**JOB**
Restate, exactly and only, the lines from the first through the line containing "obj.matrix_world = frame".

═══

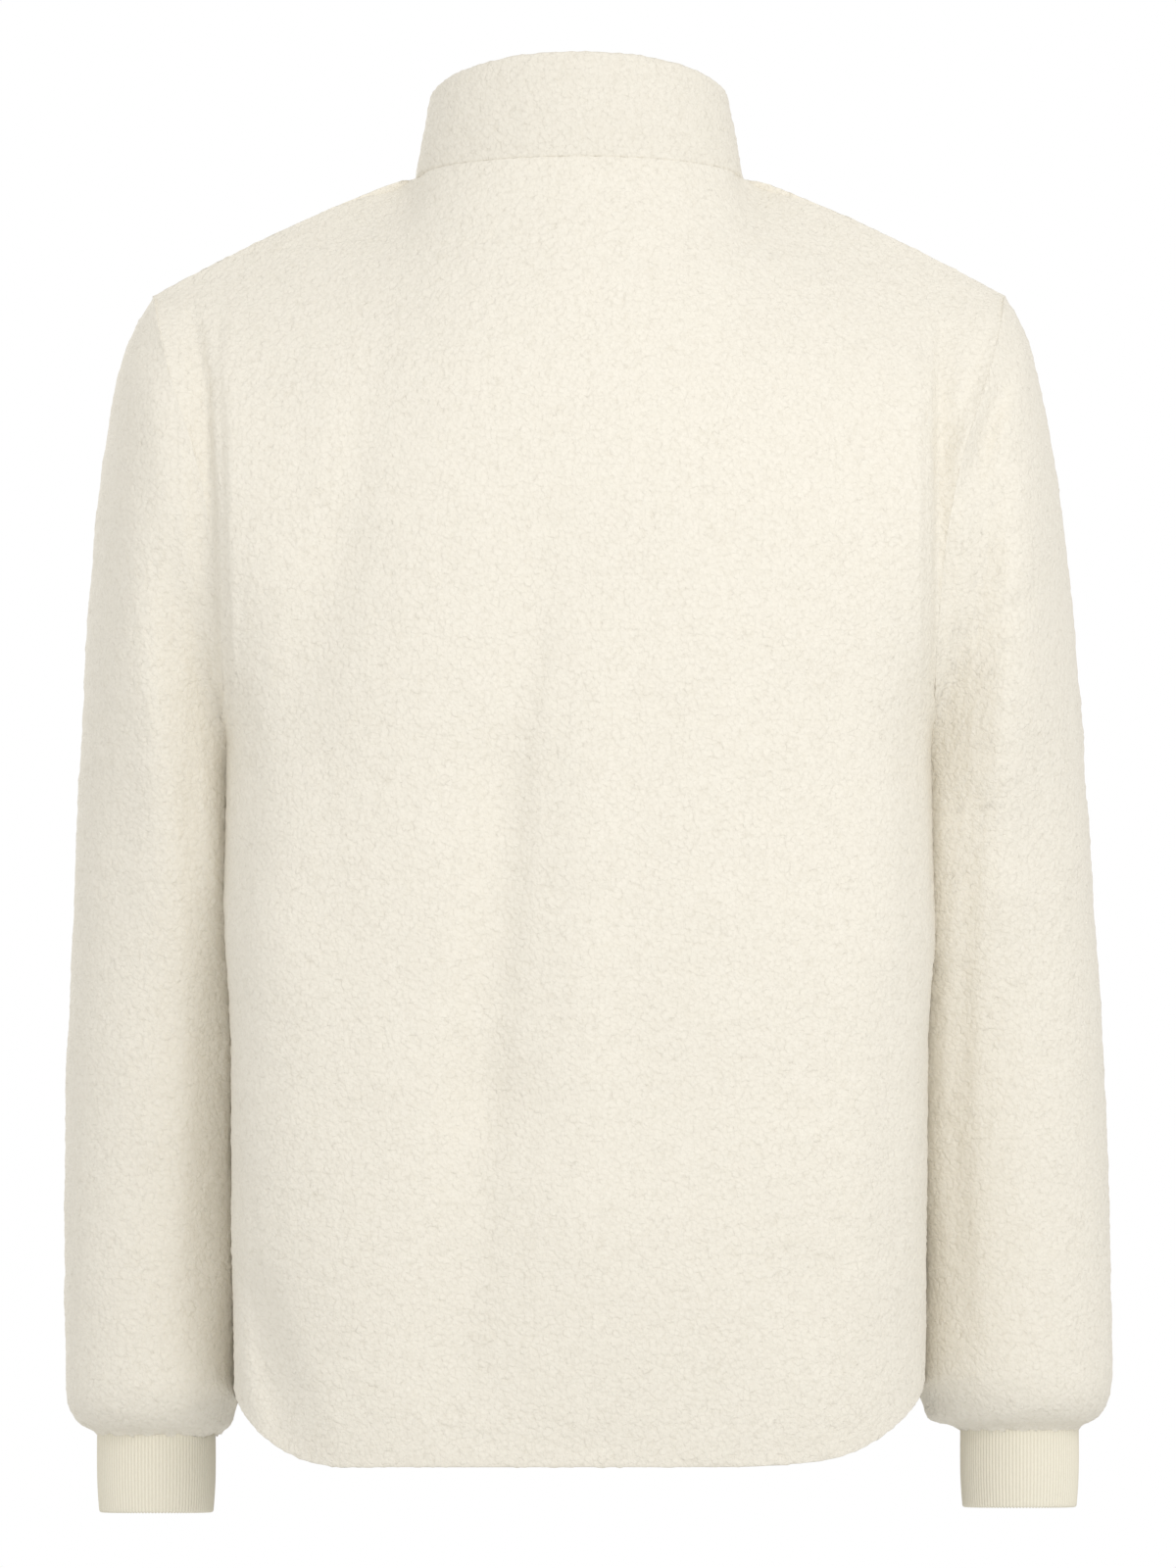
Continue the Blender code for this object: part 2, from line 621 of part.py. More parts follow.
def make_slider(frame, into, cutters):
    """Two plates round the chain, the wedge between them and the bridge that carries the pull."""
    _, plate_t, plate_h = SLIDER_PLATE
    tunnel_h, tunnel_d = BRIDGE_TUNNEL
    post_w, post_h = SLIDER_POST
    plate_front = COLLAR_WALL - CHAIN_FORWARD - plate_t
    back_front = COLLAR_WALL + SEAM_GAP + TAPE_THICK + SEAM_GAP
    back_end = back_front + SLIDER_BACK[1]
    crown_front = -PULL_LIFT - tunnel_d / 2 - BRIDGE_WALL
    leg_deep = plate_front + plate_t / 2 - crown_front
    leg = (BRIDGE_WIDTH, leg_deep, BRIDGE_WALL)
    leg_y = crown_front + leg_deep / 2
    leg_z = (tunnel_h + BRIDGE_WALL) / 2
    crown = (BRIDGE_WIDTH, BRIDGE_WALL, tunnel_h + 2 * BRIDGE_WALL)
    post = (post_w, back_end - plate_front - 2 * BEVEL, post_h)
    post_z = (plate_h - post_h) / 2 - BEVEL
    parts = {
        "back_plate": box(SLIDER_BACK, (0, (back_front + back_end) / 2, 0)),
        "post": box(post, (0, (plate_front + back_end) / 2, post_z)),
        "leg_low": box(leg, (0, leg_y, -leg_z)),
        "leg_high": box(leg, (0, leg_y, leg_z)),
        "crown": box(crown, (0, crown_front + BRIDGE_WALL / 2, 0)),
    }
    front_plate = box(SLIDER_PLATE, (0, plate_front + plate_t / 2, 0))
    slider = add_object("zip_slider", front_plate, "zip_metal", into)
    others = [add_object(name, bm, "zip_metal", cutters) for name, bm in parts.items()]
    merge(slider, others)
    for obj in (slider, *others):
        obj.matrix_world = frame


def make_pull(frame, into, cutters):
    """A flat tab with a window for the bridge and a round bar that turns in it."""
    width, thick, window = PULL["width"], PULL["thick"], PULL["window"]
    tab_h = PULL["length"] - window
    tab = box((width, thick, tab_h), (0, 0, -window - tab_h / 2))
    pull = add_object("zip_pull", tab, "zip_metal", into)
    bar = bmesh.new()
    bmesh.ops.create_cone(
        bar,
        cap_ends=True,
        segments=BAR_SIDES,
        radius1=BAR_RADIUS,
        radius2=BAR_RADIUS,
        depth=width - 2 * BAR_INSET,
        matrix=Matrix.Rotation(math.pi / 2, 4, "Y"),
    )
    others = [add_object("bar", bar, "zip_metal", cutters)]
    arm_top, arm_low = PULL["above"], -window - PULL["into"]
    arm_x = (width - PULL["arm"]) / 2
    for name, x in (("arm_left", arm_x), ("arm_right", -arm_x)):
        arm = box((PULL["arm"], thick, arm_top - arm_low), (x, 0, (arm_top + arm_low) / 2))
        others.append(add_object(name, arm, "zip_metal", cutters))
    merge(pull, others)
    axis = frame @ Matrix.Translation((0, -PULL_LIFT, 0))
    for obj in (pull, *others):
        obj.matrix_world = axis


def main():
    clear_scene()
    jacket, cutters = collection("sherpa_jacket"), collection("cutters")
    skins = folded(cloth_skins())
    normals = shared_normals(skins)
    make_cloth(skins, normals, jacket)
    edge, beside, facing, facing_beside, thick = zip_rows(skins, normals)
    make_tapes(edge, beside, facing, facing_beside, thick, jacket)
    frame = slider_frame(edge)
    chain_end = (np.array(frame.translation), -np.array(frame.col[1].xyz))
    make_chain(edge, facing, thick, chain_end, jacket)
    make_slider(frame, jacket, cutters)
    make_pull(frame, jacket, cutters)


main()
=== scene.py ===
"""The looks of a cream sherpa fleece jacket, worn and hollow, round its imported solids.

Every piece of cloth is drawn again from its solid's own rows and columns as a smooth wall, fine enough
outside to carry the clumped pile. The zip gets its single teeth, a slider with an arched bridge and a
shaped tab. Metres, +Z up, the back faces +Y and the wearer's left is +X.
"""

import math

import bmesh
import bpy
import numpy as np
from mathutils import Matrix, Vector, noise


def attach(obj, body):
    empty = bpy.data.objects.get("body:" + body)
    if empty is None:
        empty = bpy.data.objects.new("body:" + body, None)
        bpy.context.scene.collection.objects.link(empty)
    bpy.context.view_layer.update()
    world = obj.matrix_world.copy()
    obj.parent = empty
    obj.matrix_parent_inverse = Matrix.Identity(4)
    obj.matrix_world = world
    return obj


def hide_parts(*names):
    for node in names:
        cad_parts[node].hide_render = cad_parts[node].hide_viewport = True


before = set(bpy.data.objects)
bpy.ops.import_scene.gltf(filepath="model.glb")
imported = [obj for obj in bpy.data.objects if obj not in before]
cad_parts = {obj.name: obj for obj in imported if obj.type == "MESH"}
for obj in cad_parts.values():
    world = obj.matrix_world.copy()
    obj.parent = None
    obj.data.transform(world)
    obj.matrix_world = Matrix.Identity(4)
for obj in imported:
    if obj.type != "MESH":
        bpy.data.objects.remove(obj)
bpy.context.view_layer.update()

WELD = 1e-5
THICKNESS_SLACK = 2e-5  # how far an edge across a wall may be from the wall's thickness
GRID_GRIP = 1.3  # how firmly triangles are joined into a regular grid

FLEECE_WALL = 0.004
COLLAR_WALL = 0.006
RIB_WALL = 0.003
TAPE_WALL = 0.0008
CHAIN_WALL = 0.0026

FLEECE_CELL = 0.0025
FLEECE_RATIO = 3  # outer cells to one inner cell, each way
FLEECE_REACH = 0.0007  # how far fleece goes past its solid's rim, so that seams close
FLEECE_ROUND = 0.0020
RIM_STEPS = 2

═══

**RESULT OF THIS EXERCISE**
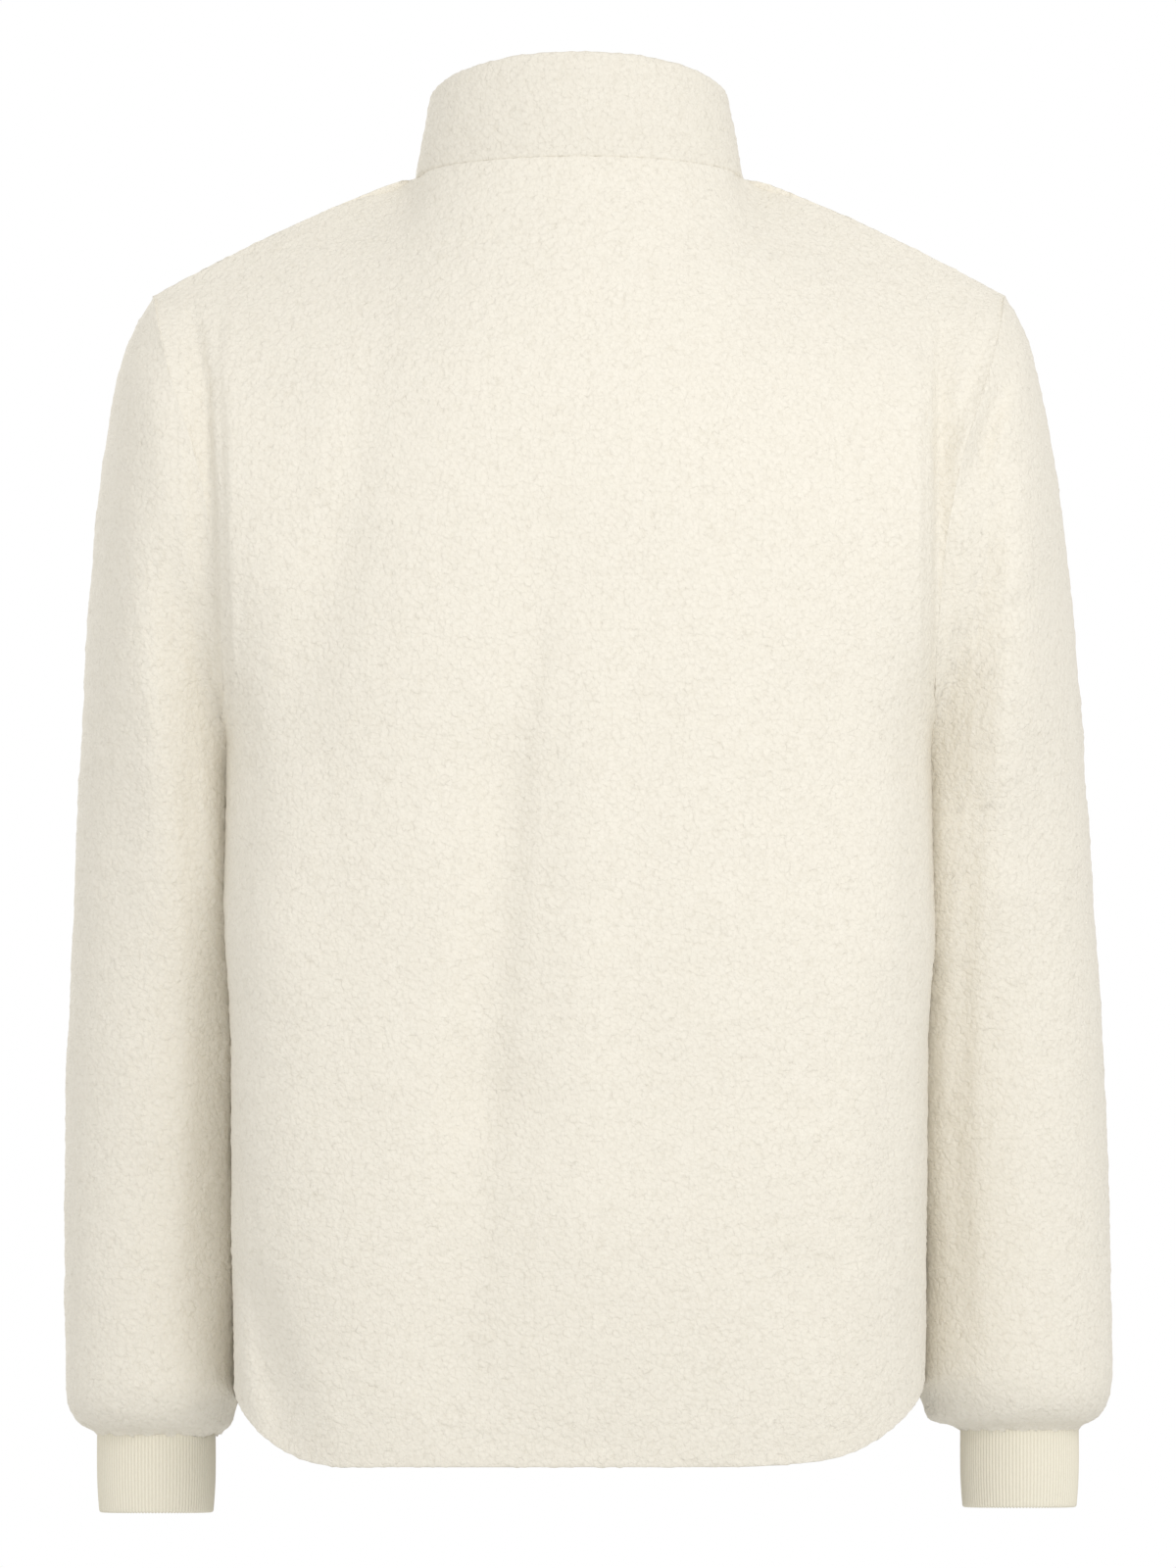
Continue the Blender code for this object: part 2, from line 621 of part.py. More parts follow.
def make_slider(frame, into, cutters):
    """Two plates round the chain, the wedge between them and the bridge that carries the pull."""
    _, plate_t, plate_h = SLIDER_PLATE
    tunnel_h, tunnel_d = BRIDGE_TUNNEL
    post_w, post_h = SLIDER_POST
    plate_front = COLLAR_WALL - CHAIN_FORWARD - plate_t
    back_front = COLLAR_WALL + SEAM_GAP + TAPE_THICK + SEAM_GAP
    back_end = back_front + SLIDER_BACK[1]
    crown_front = -PULL_LIFT - tunnel_d / 2 - BRIDGE_WALL
    leg_deep = plate_front + plate_t / 2 - crown_front
    leg = (BRIDGE_WIDTH, leg_deep, BRIDGE_WALL)
    leg_y = crown_front + leg_deep / 2
    leg_z = (tunnel_h + BRIDGE_WALL) / 2
    crown = (BRIDGE_WIDTH, BRIDGE_WALL, tunnel_h + 2 * BRIDGE_WALL)
    post = (post_w, back_end - plate_front - 2 * BEVEL, post_h)
    post_z = (plate_h - post_h) / 2 - BEVEL
    parts = {
        "back_plate": box(SLIDER_BACK, (0, (back_front + back_end) / 2, 0)),
        "post": box(post, (0, (plate_front + back_end) / 2, post_z)),
        "leg_low": box(leg, (0, leg_y, -leg_z)),
        "leg_high": box(leg, (0, leg_y, leg_z)),
        "crown": box(crown, (0, crown_front + BRIDGE_WALL / 2, 0)),
    }
    front_plate = box(SLIDER_PLATE, (0, plate_front + plate_t / 2, 0))
    slider = add_object("zip_slider", front_plate, "zip_metal", into)
    others = [add_object(name, bm, "zip_metal", cutters) for name, bm in parts.items()]
    merge(slider, others)
    for obj in (slider, *others):
        obj.matrix_world = frame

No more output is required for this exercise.